Space shuttle Discovery prepares to land at the Kennedy Space Center in Florida on June 14, 2008, after completing a 14-day mission to deliver the Japanese Kibo laboratory to the International Space Station.

For a substance that is the basic building block of life as we know it — without it, our planet might be little more than a dull rock — carbon has gotten a bad rap lately. Bound to two atoms of oxygen, it creates carbon dioxide, the chief greenhouse gas that has kept our planet warm for billions of years — and is now, thanks to human activity, making us too warm. When we think of carbon, the first word we associate with it is emissions, a concept that evokes a tinge of illegality, as if emitting a mere molecule of CO2 were a crime. But as Eric Roston points out in his engaging new book, The Carbon Age: How Life's Core Element Has Become Civilization's Greatest Threat, C is about more than just CO2. "If you think about carbon only in terms of climate change, you're missing out," he says. "If you want to learn about the world, the fastest way is to follow the carbon." (Listen to Roston talk about carbon and his new book on this week's Greencast.)

A senior associate at the Nicholas Institute in Washington, Roston says carbon began to pique his interest several years ago when he was a reporter at TIME magazine, focusing on energy-related business and technology. He found the word popping up everywhere — in stories about climate-change issues, of course, but also in those about low-carb diets or even the ultra-light carbon bike that Lance Armstrong rode when he won the Tour de France. "Everywhere you looked, you had these stories that dealt with carbon," Roston says. "I wanted to get context on it, to get some understanding on the work I'd been doing." Propelled by what he calls a "foggy Star Trek sense that carbon is the central element of life and civilization," Roston left TIME and began to pursue his ideas.

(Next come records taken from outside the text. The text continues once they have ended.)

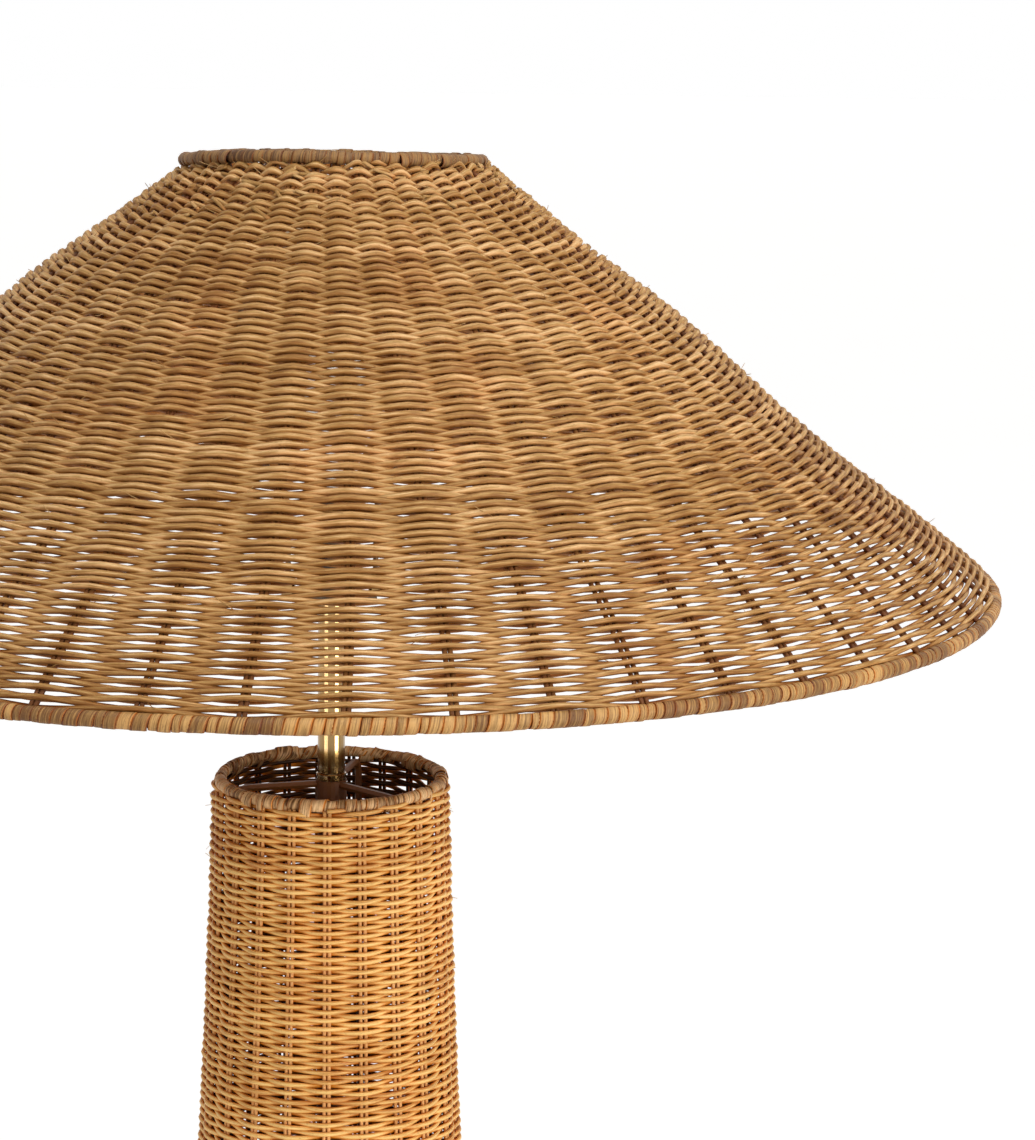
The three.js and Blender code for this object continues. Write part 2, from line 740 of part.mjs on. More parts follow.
function spider() {
  const middle = (spiderHubLow + spiderHubHigh) / 2;
  const end = shadeTopRadius - shadeRimTube - seatGap;
  const bend = spiderDrop - spiderHubThickness;
  const arms = Array.from({ length: spiderArms }, (_, i) => {
    const turn = (spiderFirstArm + (360 / spiderArms) * i) * degrees;
    const at = (radius, height) => new THREE.Vector3(radius * Math.cos(turn), radius * Math.sin(turn), height);
    const line = new THREE.CubicBezierCurve3(
      at((spiderHubRadius + studRadius) / 2, middle),
      at(end - bend, middle),
      at(end - spiderWireRadius, middle + spiderDrop / 4),
      at(end - spiderWireRadius, middle + spiderDrop),
    );
    return wire(line, spiderWireRadius, spiderArmSteps);
  });
  const hub = rod(spiderHubRadius, spiderHubLow, spiderHubHigh);
  const hole = rod(studRadius + slipGap, spiderHubLow - overrun, spiderHubHigh + overrun);
  add('shade_spider', cut(fused(hub, ...arms), hole), 'brass');
}

// A straight cone between the two rims.
function shadeWeave() {
  const top = new THREE.Vector2(shadeTopRadius, shadeTopHeight);
  const bottom = new THREE.Vector2(shadeRimRadius, shadeRimHeight);
  const fall = bottom.clone().sub(top).normalize();
  const out = new THREE.Vector2(-fall.y, fall.x);
  const room = shadeRimTube + seatGap;
  const edges = wallEdges(
    top.distanceTo(bottom) - 2 * room,
    shadeOpeningRows,
    shadeOpeningHeight,
    shadeOpeningPitch,
    shadeOpeningFoot,
  );
  const lines = edges.map((distance) => ({ at: top.clone().addScaledVector(fall, room + distance), out }));
  add('shade_weave', wovenWall(lines, shadeStakePairs), 'rattan');
}

function finial() {
  const low = spiderHubHigh + seatGap;
  const ball = low + finialHeight - finialRadius;
  const globe = arc([0, ball], finialRadius, -50, 90, 6);
  globe[globe.length - 1][0] = 0;
  add('finial', turned([
    [0, low + finialBoreDepth],
    [studRadius + slipGap, low + finialBoreDepth],
    [studRadius + slipGap, low],
    [finialRadius, low],
    [finialRadius, low + finialFootHeight],
    [finialNeckRadius, low + finialNeckHeight],
    ...globe,
  ], smallSides), 'brass');
}

baseFelt();
basePlate();
baseFasteners();
cordGland();
centreRod();
columnFrame();
columnWeave();
rim('column_top_rim', columnTopRadius, columnRimHeight, columnRimTube, 2 * columnStakePairs);
rim('column_bottom_rim', columnFootRadius, columnFootHeight, columnRimTube, 2 * columnStakePairs);
saddle();
lampholder();
harp();
spider();
shadeWeave();
rim('shade_top_rim', shadeTopRadius, shadeTopHeight, shadeRimTube, shadeStakePairs);
rim('shade_bottom_rim', shadeRimRadius, shadeRimHeight, shadeRimTube, shadeStakePairs);
finial();

export default lamp;
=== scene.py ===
"""Strands, stakes, cane wraps and finishes of a woven rattan floor lamp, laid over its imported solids."""

import math
from functools import partial

import bpy
import numpy as np
from bpy.props import FloatProperty, FloatVectorProperty, IntProperty, PointerProperty
from mathutils import Euler, Matrix, Vector


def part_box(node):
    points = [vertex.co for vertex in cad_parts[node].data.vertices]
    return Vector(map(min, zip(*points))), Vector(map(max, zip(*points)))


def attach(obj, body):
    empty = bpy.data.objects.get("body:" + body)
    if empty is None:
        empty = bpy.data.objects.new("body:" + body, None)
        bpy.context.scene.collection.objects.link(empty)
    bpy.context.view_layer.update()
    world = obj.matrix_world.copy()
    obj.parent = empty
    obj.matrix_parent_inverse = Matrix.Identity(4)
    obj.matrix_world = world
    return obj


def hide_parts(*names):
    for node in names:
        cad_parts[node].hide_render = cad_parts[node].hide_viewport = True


bl_info = {
    "name": "Rattan Floor Lamp",
    "version": (1, 0, 0),
    "blender": (4, 5, 0),
    "location": "View3D > Sidebar > Rattan Lamp",
    "description": "Weaves the shade and column, wraps the rims and finishes the fittings of a floor lamp",
    "category": "Add Mesh",
}

TURN = 2 * math.pi
BLACK = (0.0, 0.0, 0.0, 1.0)
WHITE = (1.0, 1.0, 1.0, 1.0)

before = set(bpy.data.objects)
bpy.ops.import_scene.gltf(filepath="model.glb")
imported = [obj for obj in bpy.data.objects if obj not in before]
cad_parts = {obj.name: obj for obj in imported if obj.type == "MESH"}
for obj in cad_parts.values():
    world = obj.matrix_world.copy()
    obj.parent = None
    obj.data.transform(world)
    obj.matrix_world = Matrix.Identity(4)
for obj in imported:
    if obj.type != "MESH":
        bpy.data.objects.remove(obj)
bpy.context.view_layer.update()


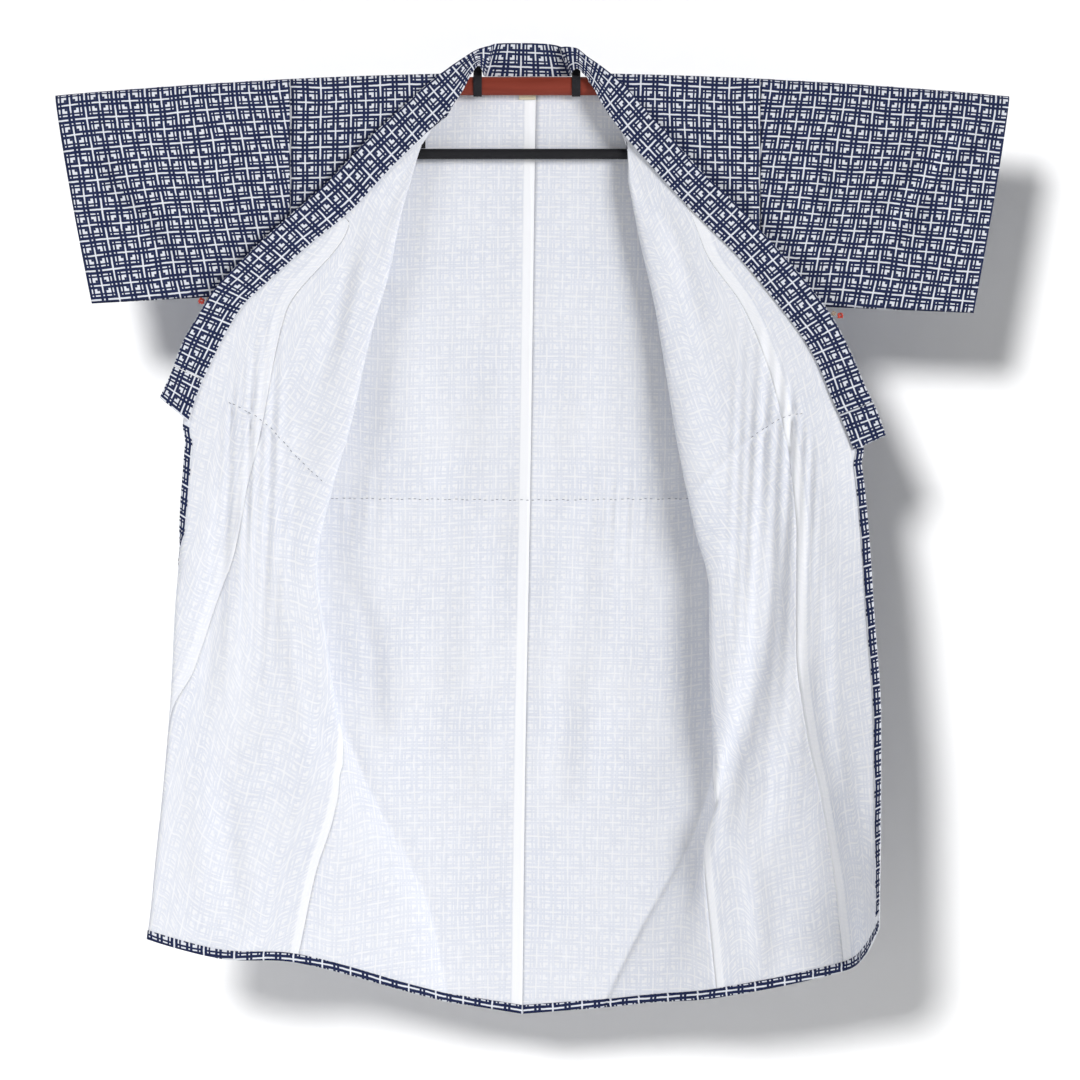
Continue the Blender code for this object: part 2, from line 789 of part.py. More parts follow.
def sleeve_grid(sleeve):
    rows = []
    for u in np.linspace(0, 1, SLEEVE_STATIONS):
        front = [sleeve_point(sleeve, u, t, True) for t in SLEEVE_DEPTHS]
        back = [sleeve_point(sleeve, u, t, False) for t in SLEEVE_DEPTHS[:0:-1]]
        low = sleeve_point(sleeve, u, 1.0, True)
        rows.append(front + [(low[0], 0.0, low[2])] + back)
    return np.array(rows)


def collar_grid(first, last):
    """The band between two places along the COLLAR table, with its width across each row."""
    table = np.array(COLLAR, float)
    places = np.arange(len(COLLAR), dtype=float)
    inner = places[(places > first + 0.15) & (places < last - 0.15)]
    wanted = np.concatenate([[first], inner, [last]])
    rows = []
    for place in wanted:
        values = [through(places, table[:, k], place) for k in range(6)]
        sewn = np.array((values[0], values[2], -values[1]))
        free = np.array((values[3], values[5], -values[4]))
        rows.append([sewn + (free - sewn) * share for share in np.linspace(0, 1, COLLAR_COLUMNS)])
    return np.array(rows)


def oval_ring(depth, height, count=20):
    turns = np.linspace(0, 2 * math.pi, count, endpoint=False)
    return [(depth * math.cos(turn), height * math.sin(turn)) for turn in turns]


def swept_oval(name, stations, material, count=20):
    """A closed bar along X; each station: across, depth and drop of its middle, half depth, half height."""
    mesh = bmesh.new()
    rings = []
    for across, depth, drop, half_depth, half_height in stations:
        ring = []
        for y, z in oval_ring(half_depth, half_height, count):
            ring.append(mesh.verts.new((across * MM, (depth + y) * MM, (z - drop) * MM)))
        rings.append(ring)
    for first, second in zip(rings, rings[1:]):
        for k in range(count):
            n = (k + 1) % count
            mesh.faces.new((first[k], first[n], second[n], second[k]))
    mesh.faces.new(rings[0][::-1])
    mesh.faces.new(rings[-1])
    bmesh.ops.recalc_face_normals(mesh, faces=mesh.faces)
    data = bpy.data.meshes.new(name)
    mesh.to_mesh(data)
    mesh.free()
    data.shade_smooth()
    return add_object(name, data, material)


def rounded_bar(name, start, end, middle, half_depth, half_height, rounding, material):
    """An oval bar from start to end along X, with eased ends; middle(across) gives its middle's drop."""
    stations = []
    way = math.copysign(1, end - start)
    for share in (1.0, 0.5, 0.15, 0.0):
        across = start + way * rounding * (1 - share)
        ease = rounding * (1 - math.sqrt(1 - share * share))
        stations.append((across, 0, middle(across), half_depth - ease, half_height - ease))
    for across in np.linspace(start + way * rounding, end - way * rounding, 9)[1:-1]:
        stations.append((across, 0, middle(across), half_depth, half_height))
    for share in (0.0, 0.15, 0.5, 1.0):
        across = end - way * rounding * (1 - share)
        ease = rounding * (1 - math.sqrt(1 - share * share))
        stations.append((across, 0, middle(across), half_depth - ease, half_height - ease))
    return swept_oval(name, stations, material)


def box_object(name, low, high, material, bevel=0.0):
    mesh = bmesh.new()
    bmesh.ops.create_cube(mesh, size=1.0)
    low, high = np.array(low, float), np.array(high, float)
    for vert in mesh.verts:
        vert.co = (low + (np.array(vert.co) + 0.5) * (high - low)) * MM
    if bevel:
        bmesh.ops.bevel(mesh, geom=mesh.edges[:], offset=bevel * MM, segments=2, affect="EDGES")
    data = bpy.data.meshes.new(name)
    mesh.to_mesh(data)
    mesh.free()
    return add_object(name, data, material)


def hollow_ring(name, across, depth, drop, inner, outer, width, material, count=24):
    """A band round the X direction; inner and outer are (half depth, half height)."""
    mesh = bmesh.new()
    loops = []
    for end in (-width / 2, width / 2):
        for size in (inner, outer):
            loop = []
            for y, z in oval_ring(size[0], size[1], count):
                loop.append(mesh.verts.new(((across + end) * MM, (depth + y) * MM, (z - drop) * MM)))
            loops.append(loop)
    for first, second in ((0, 1), (1, 3), (3, 2), (2, 0)):
        for k in range(count):
            n = (k + 1) % count
            mesh.faces.new((loops[first][k], loops[first][n], loops[second][n], loops[second][k]))
    bmesh.ops.recalc_face_normals(mesh, faces=mesh.faces)
    data = bpy.data.meshes.new(name)
    mesh.to_mesh(data)
    mesh.free()
    return add_object(name, data, material)


def join_by_union(base, tools):
    for tool in tools:
        tool.hide_render = True
        tool.display_type = "WIRE"
        union = base.modifiers.new("union_" + tool.name, "BOOLEAN")
        union.operation = "UNION"
        union.object = tool
    return base


def make_straps(black):
    """Two flat black straps, each a loop round the bar with an eye above it."""
    for name, across in zip(("left", "right"), STRAP_ACROSS):
        inner = (BAR_HALF_DEPTH + CLEARANCE, BAR_HALF_HEIGHT + CLEARANCE)
        outer = (inner[0] + STRAP_THICK, inner[1] + STRAP_THICK)
        loop = hollow_ring("hanging_strap_" + name, across, 0, BAR_DROP, inner, outer, STRAP_WIDTH, black, 28)
        eye_drop = EYE_OUTER
        stem_top = eye_drop + (EYE_INNER + EYE_OUTER) / 2
        stem_low = BAR_DROP - (inner[1] + outer[1]) / 2 + 0.9
        half = STRAP_THICK / 2
        width = STRAP_WIDTH / 2 - 0.02
        stem = box_object(
            "stem_" + name,
            (across - width, EYE_DEPTH - half, -stem_low),
            (across + width, EYE_DEPTH + half, -stem_top),
            black,
        )
        eye = hollow_ring(
            "eye_" + name,
            across,
            EYE_DEPTH,
            eye_drop,
            (EYE_INNER, EYE_INNER),
            (EYE_OUTER, EYE_OUTER),
            STRAP_WIDTH - 0.1,
            black,
        )
        join_by_union(loop, (stem, eye))


def make_hanger():
    red = finish("bar_lacquer", BAR_RED, 0.35)
    black = finish("hanger_black", HANGER_BLACK, 0.45)
    rounded_bar(
        "hanger_bar",
        -BAR_HALF_LENGTH,
        BAR_HALF_LENGTH,
        lambda across: BAR_DROP,
        BAR_HALF_DEPTH,
        BAR_HALF_HEIGHT,
        1.5,
        red,
    )

    def arm_middle(across):
        return shoulder_drop(across) + 3.2 + ARM_HALF_HEIGHT

    for name, way in (("left", -1), ("right", 1)):
        rounded_bar(
            "hanger_arm_" + name,
            way * (BAR_HALF_LENGTH + CLEARANCE),
            way * ARM_END,
            arm_middle,
            ARM_HALF_DEPTH,
            ARM_HALF_HEIGHT,
            3.0,
            black,
        )
        link_foot = -(LOW_BAR_DROP - LOW_BAR_RADIUS - CLEARANCE)
        link_top = -(BAR_DROP + BAR_HALF_HEIGHT + CLEARANCE)
        box_object(
            "hanger_link_" + name,
            (way * LINK_ACROSS - LINK_WIDTH / 2, -LINK_THICK / 2, link_foot),
            (way * LINK_ACROSS + LINK_WIDTH / 2, LINK_THICK / 2, link_top),
            black,
            0.5,
        )
    rounded_bar(
        "lower_bar",
        -LOW_BAR_HALF_LENGTH,
        LOW_BAR_HALF_LENGTH,
        lambda across: LOW_BAR_DROP,
        LOW_BAR_RADIUS,
        LOW_BAR_RADIUS,
        2.0,
        black,
    )
    make_straps(black)


def make_knot(name, across, depth, drop, size, material):
    mesh = bmesh.new()
    bmesh.ops.create_icosphere(mesh, subdivisions=2, radius=1.0)
    for vert in mesh.verts:
        x, y, z = vert.co
        waist = 1 - 0.25 * math.cos(3 * math.atan2(z, x))
        vert.co = (
            (across + x * size[0] * waist) * MM,
            (depth + y * size[1]) * MM,
            (z * size[2] * waist - drop) * MM,
        )
    data = bpy.data.meshes.new(name)
    mesh.to_mesh(data)
    mesh.free()
    data.shade_smooth()
    return add_object(name, data, material)


def make_tacks():
    """Thread tacks at the lower edge of each sleeve, beside the collar band."""
    red = finish("tack_red", TACK_RED, 0.8)
    beige = finish("tack_beige", TACK_BEIGE, 0.8)
    make_knot("sleeve_tack_left", -449, -12, 343.5, (5.0, 2.5, 4.2), red)
    make_knot("sleeve_loop_left", -440, -12, 341.5, (3.6, 1.6, 3.4), beige)
    make_knot("sleeve_tack_right", 431, -12, 363.5, (4.6, 2.5, 4.2), red)
    make_knot("sleeve_loop_right", 422, -12, 360.5, (3.8, 1.6, 3.4), beige)


def make_label():
    cream = finish("label_cream", LABEL_CREAM, 0.8)
    box_object("neck_label", (-13, 9.0, -65), (11, 9.8, -50), cream)


def make_robe():
    cloth = finish("printed_cotton", PRINT_NAVY, 0.85)
    for side in (LEFT, RIGHT):
        name = side["name"]
        walled(add_object("body_" + name, body_mesh(side), cloth), CLOTH_WALL)
        okumi = add_object("okumi_" + name, grid_mesh("okumi_" + name, okumi_grid(side)), cloth)
        walled(okumi, CLOTH_WALL)
        sleeve = grid_mesh("sleeve_" + name, sleeve_grid(SLEEVES[name]), closed=True)
        walled(add_object("sleeve_" + name, sleeve, cloth), CLOTH_WALL)
        for hem_name, parts in side["hems"]:
            walled(add_object(hem_name, grid_mesh(hem_name, hem_fold_grid(side, parts)), cloth), FOLD_WALL)
        edge = add_object("edge_fold_" + name, grid_mesh("edge_fold_" + name, edge_fold_grid(side)), cloth)
        walled(edge, FOLD_WALL)
    last = len(COLLAR) - 1
    step = 0.02
    for name, first, end in (
        ("collar_left", 0, OVER_COLLAR_FIRST - step),
        ("over_collar", OVER_COLLAR_FIRST, OVER_COLLAR_LAST),
        ("collar_right", OVER_COLLAR_LAST + step, last),
    ):
        band = add_object(name, grid_mesh(name, collar_grid(first, end)), cloth)
        walled(band, BAND_WALL)


clear_scene()
make_robe()
make_hanger()
make_tacks()
make_label()
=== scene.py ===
"""A short-sleeved cotton yukata robe on a kimono hanger, with both fronts turned wide open.

The cloth is laid out again along the lines from which the robe hangs, much finer than its solids, and
gets its creases, gathers, printed and plain faces, seam allowances and stitches here. Lengths in the
tables are in millimetres unless a name says otherwise.
"""

import json
import math

import bmesh
import bpy
import numpy as np
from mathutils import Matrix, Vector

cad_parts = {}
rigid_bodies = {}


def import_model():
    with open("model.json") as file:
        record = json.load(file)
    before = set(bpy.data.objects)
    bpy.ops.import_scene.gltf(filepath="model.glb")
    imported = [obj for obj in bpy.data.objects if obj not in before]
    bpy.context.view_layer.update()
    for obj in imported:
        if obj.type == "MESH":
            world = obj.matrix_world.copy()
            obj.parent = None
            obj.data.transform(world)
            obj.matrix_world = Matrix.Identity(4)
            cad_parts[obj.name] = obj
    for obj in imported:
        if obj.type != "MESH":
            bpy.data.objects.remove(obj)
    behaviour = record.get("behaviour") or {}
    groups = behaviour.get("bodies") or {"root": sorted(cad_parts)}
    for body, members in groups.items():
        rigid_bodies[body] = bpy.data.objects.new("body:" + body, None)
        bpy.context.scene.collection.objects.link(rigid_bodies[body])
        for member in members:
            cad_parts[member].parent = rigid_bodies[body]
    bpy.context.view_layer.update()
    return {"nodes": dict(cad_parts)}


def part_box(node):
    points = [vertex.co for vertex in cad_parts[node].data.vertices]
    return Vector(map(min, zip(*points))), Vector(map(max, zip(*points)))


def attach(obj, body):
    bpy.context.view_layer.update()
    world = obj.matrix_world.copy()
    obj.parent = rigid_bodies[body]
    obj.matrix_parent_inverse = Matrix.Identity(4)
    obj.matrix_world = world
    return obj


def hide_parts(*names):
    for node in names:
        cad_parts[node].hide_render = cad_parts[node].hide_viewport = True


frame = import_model()

MM = 0.001

# The lines of the hang, as the solids have them
CLOTH_WALL = 1.2
SEAM_GAP = 0.14
HEM_TURN = 12.0
TUCK_UNDER = 7.0
LAP_FROM = 7.0
EDGE_ROLL_TOP = 8.0
EDGE_ROLL = 42.0
OUTER_ROLL = 26.0
GORE_ROW = 0.17
ARMHOLE_ROW = 0.238
COLLAR_END_ROW = 0.5
LAP_STARTS_ROW = 0.065
WAIST_ROW = 0.45
LEVEL_ROWS = (0.0, LAP_STARTS_ROW, GORE_ROW, WAIST_ROW, 1.0)
SHOULDER_TOP = 28.5
SHOULDER_DROOP = 32.0
SHOULDER_REACH = 658.0
SHOULDER_POWER = 1.9
HALF_AT_SLEEVE = 8.5
SLEEVES = {
    "left": {"seam": -328.0, "cuff_top": -652.0, "cuff_low": -602.0, "seam_drop": 331.0, "cuff_drop": 346.0},
    "right": {"seam": 320.0, "cuff_top": 664.0, "cuff_low": 615.0, "seam_drop": 347.0, "cuff_drop": 359.0},
}
SLEEVE_BOTTOM_HALF = 3.0
SLEEVE_BULGE = 3.5
SLEEVE_TOP_ROUND = 12.0
PATH_STEPS = 16
LAP_LEAST = 26.0
LEG_LEAST = 60.0
FOLDED_SEAM_GAP = 0.06

# The centre-back seam, which both sides share: drop, across, depth
CENTRE_BACK = (
    (40, 11, 11), (340, 7, 13), (618, 3, 17), (1000, -4, 22), (1330, -8, 26),
)
CENTRE_BACK_LEVELS = (40, 124, 258, 618, 1329)
BACK_MIDDLE_DEPTH = (
    # drop, depth
    (40, 11), (340, 12), (618, 19), (900, 21), (1320, 25),
)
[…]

The result is The Carbon Age, a kind of biography of the atomic element that is, as Roston points out, central to our world. "In anything bigger than an atom and smaller than a star, you're going to find carbon," he says. That includes all forms of life on the Earth, which is, as Mr. Spock used to say, carbon-based. That's because on a molecular level, carbon is a wonderful chemical joiner. Seemingly without prejudice, carbon atoms will combine with almost any other element to form the more complicated building blocks of life. "It's atomic Velcro," says Roston.

Beyond making up the bricks of life, carbon is virtually inescapable in industry as well. The plastics that can be found in everything from your chair to the space shuttle contain carbon — as does, of course, our energy supply. Our main fossil fuels — coal, petroleum and gasoline — are made up of carbon that has been compressed in the Earth for millions of years and we're now burning and rapidly restoring to the atmosphere. (The same process occurs when we burn wood in a fireplace.)

The sheer ubiquity of carbon is what makes eliminating greenhouse-gas emissions so difficult. But the surprising truth, Roston writes, is that we have actually been decarbonizing over time. Humanity's main fuel for eons was wood, which has a carbon-to-hydrogen ratio of 10 to 1 when burned; by comparison, that ratio is 2 to 1 for coal and 1 to 2 for oil. The problem is that we're burning ever larger amounts of fossil fuels, putting a greater concentration of carbon into the atmosphere than has been seen for millions of years. Though carbon has its positive points, even in the air — it feeds plants, and without the greenhouse effect, we'd basically be living in a climate like Mars' — Roston makes clear in the book's powerful conclusion the dire fate that awaits the Earth if we can't kick our carbon habit. That won't be easy. "There's never been a purposeful transformation in our energy system," he says. "We went to coal because it was better than wood, and we went to oil because it was better than coal." If we're going to cut out carbon, it's going to require a broad, dedicated policy, and it will take years. But we don't have much choice. As Roston's book shows, either the carbon age will end — or we might.